Rising share of non-par in APE mix

* LIC’s renewal premium grew 3% YoY to INR646b, while the first-year/single premiums declined 14%/24% YoY to INR73b/INR351b.

* For 9MFY25, Individual Business APE increased by 4.7% to INR246b and Group Business APE grew 8.8% to INR133.6b.

* VNB margins improved 150bp sequentially due to 1) change in commission payouts, 2) product mix shift toward Non-par, 3) revisions in the premium rate for certain products with lower margins, 4) revision of the minimum ticket size of low-persistency products.

* Commission expense declined 8% YoY to INR596.6b. However, in order to align with business growth, management guides for commission payouts to increase going further.

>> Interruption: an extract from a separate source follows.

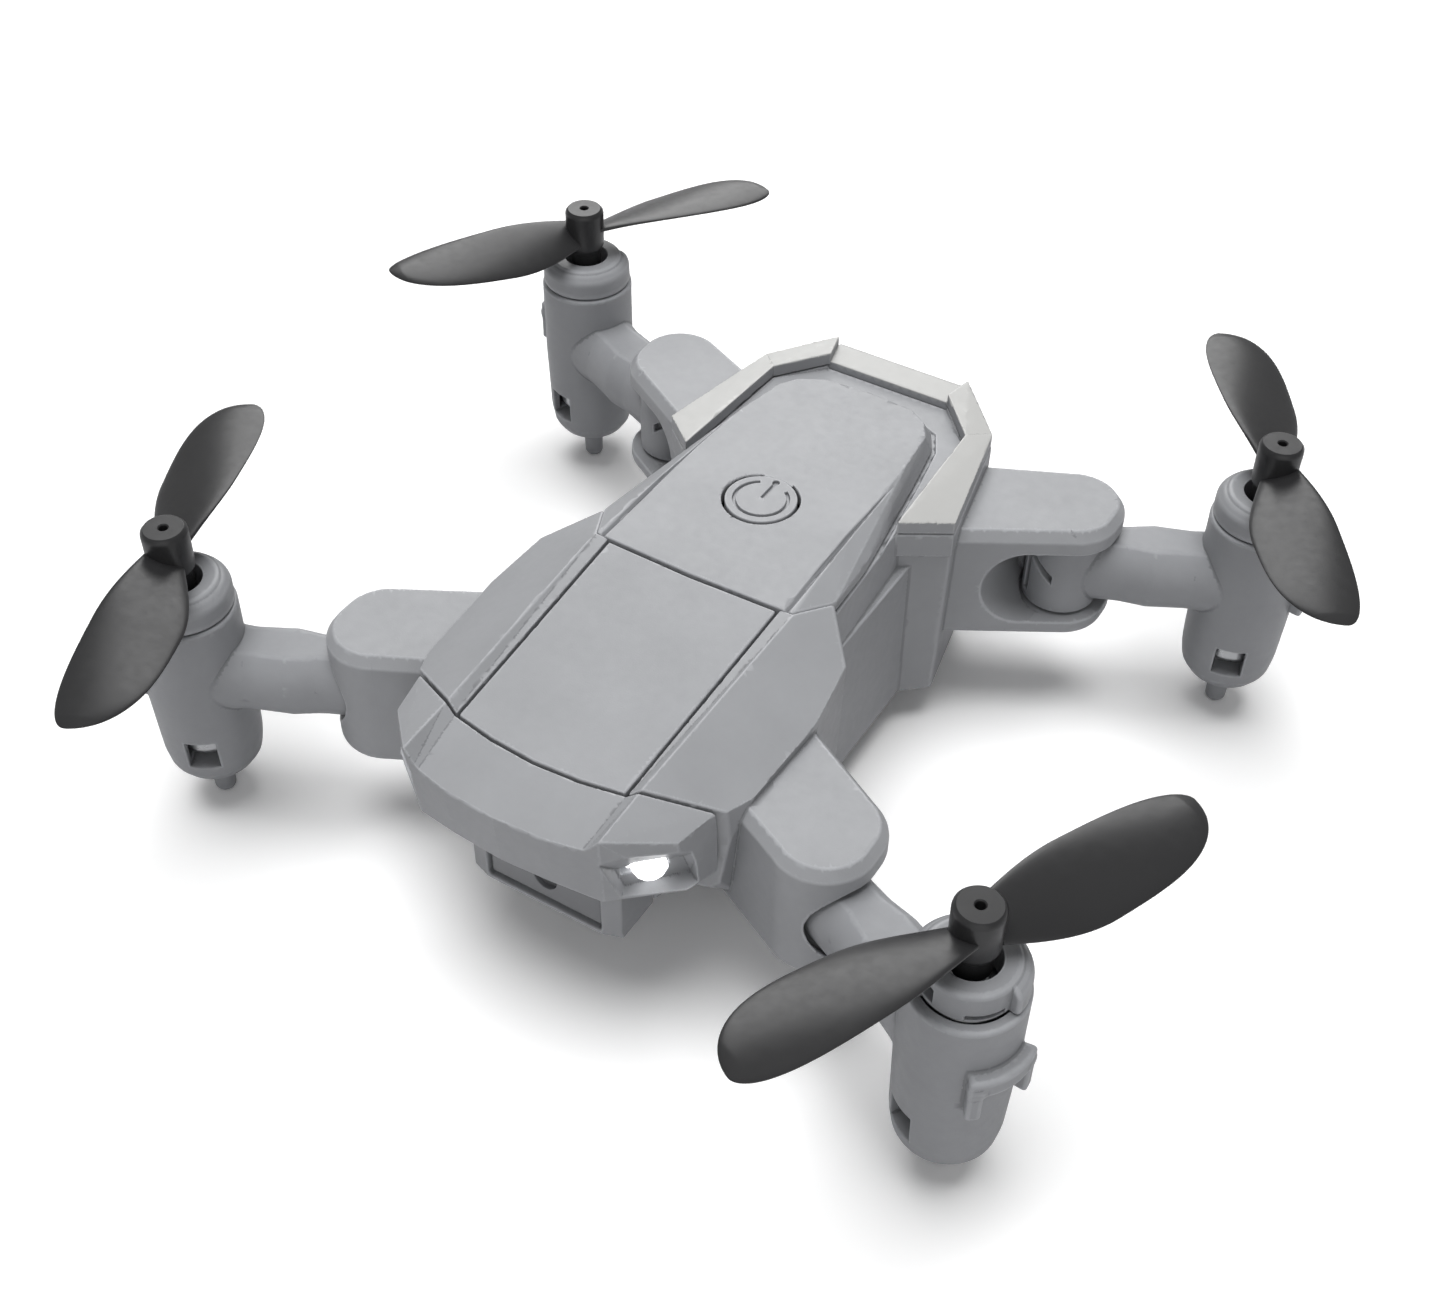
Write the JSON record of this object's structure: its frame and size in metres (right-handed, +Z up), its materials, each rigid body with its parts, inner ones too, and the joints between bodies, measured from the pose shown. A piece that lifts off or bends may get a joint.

* Income from investments in policyholders’ account remained flat YoY at INR943.4b, while it grew 50% YoY to INR16b in shareholders’ account.

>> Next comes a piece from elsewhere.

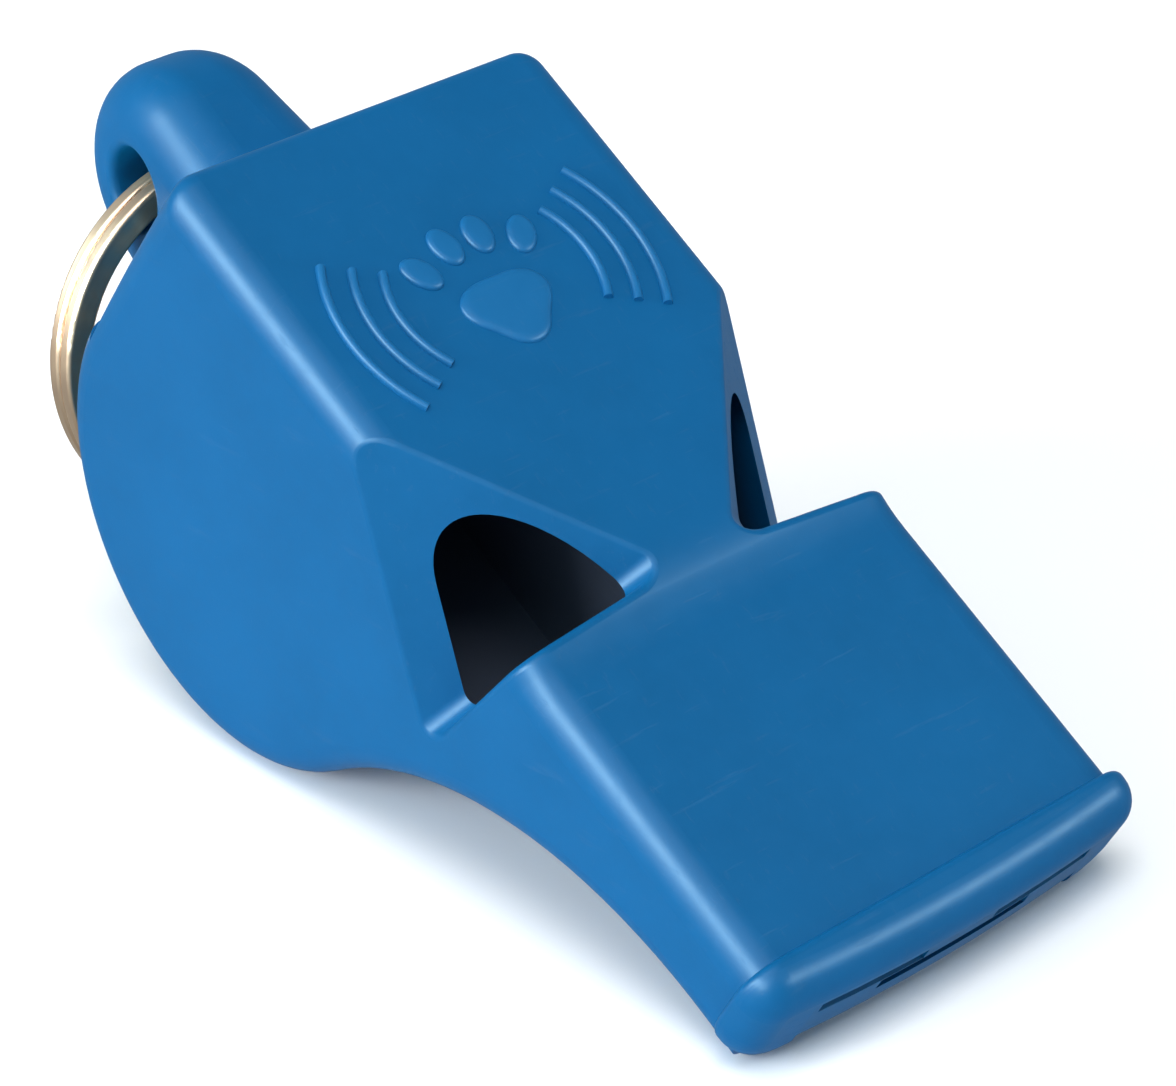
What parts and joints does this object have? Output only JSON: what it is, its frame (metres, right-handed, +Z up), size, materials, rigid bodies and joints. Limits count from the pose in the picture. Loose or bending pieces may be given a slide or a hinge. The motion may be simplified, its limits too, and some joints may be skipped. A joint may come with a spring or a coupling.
{
  "type": "training whistle",
  "caption": "Pealess pet-training whistle: barrel body with corner windows, flat top, ribbed mouthpiece lip, rear lug and a swinging split ring.",
  "frame": {"origin": "centre of the bounding box on the table plane the whistle lies on", "axes": "+X from the barrel to the mouth, +Y across, +Z up; the flat top slopes down towards the mouth because the whistle lies on its barrel and on the lower edge of the mouth"},
  "size_m": [0.055, 0.0216, 0.0284],
  "materials": {
    "shell_plastic": "satin gloss, moulded",
    "insert_plastic": "satin gloss, moulded",
    "ring_steel": "bright drawn wire"
  },
  "bodies": {
    "whistle": {"body_shell": "shell_plastic", "base_insert": "insert_plastic"},
    "ring": {"split_ring": "ring_steel"}
  },
  "joints": [
    {"name": "ring_swing", "type": "hinge", "parent": "whistle", "child": "ring", "pos_m": [-0.02225, 0, 0.02211], "axis": [0, 1, 0], "range_deg": [-3.5, 240]}
  ]
}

* On the product front, LIC launched 38 new products (24 individual, 8 group, 5 individual riders and 1 group rider) after the IRDAI (insurance products) regulation in Oct’24. LIC’s continued focus led to an increase in the share of Non-Par in individual APE to 27.3% from 14% in 9MFY24. With the launch of new products, management expects the growth in the Par segment to recover.

* On the distribution front, LIC has a dominant portion of agency force (~1.4m) in the industry with higher vintage of > 5 years at 53.98%. New business premium from Banca channel grew 31.2% YoY, and from alternate channel, it grew 30.6% YoY.

* The 13th/37th/61st month persistency stood at 68.6%/60.9%/59.7% in 3QFY25.

* AUM stood at INR54.8t, up 10% YoY. The solvency ratio improved to 202% vs. 193% in 3QFY24 and 198% in 2QFY25.

 

Valuation and view

LIC maintains its industry-leading position and is focusing on ramping up its overall growth through wider product offerings, a shift in the product mix toward non-par, a stronger agency channel, and digitization. LIC has done an alignment of distributor incentives to absorb the impact of surrender charges. With the introduction of a new hedging mechanism, the company is confident of curbing the uncertainties around VNB and expects the product-level margins to remain intact. We have cut our net premium, APE and VNB margin estimates by 4% each for FY25, factoring in 3QFY25 performance. With the increase in the share of the non-par segment, we expect VNB margin to improve. Reiterate BUY with a TP of INR1,085 (premised on 0.7x Sep’26E EV).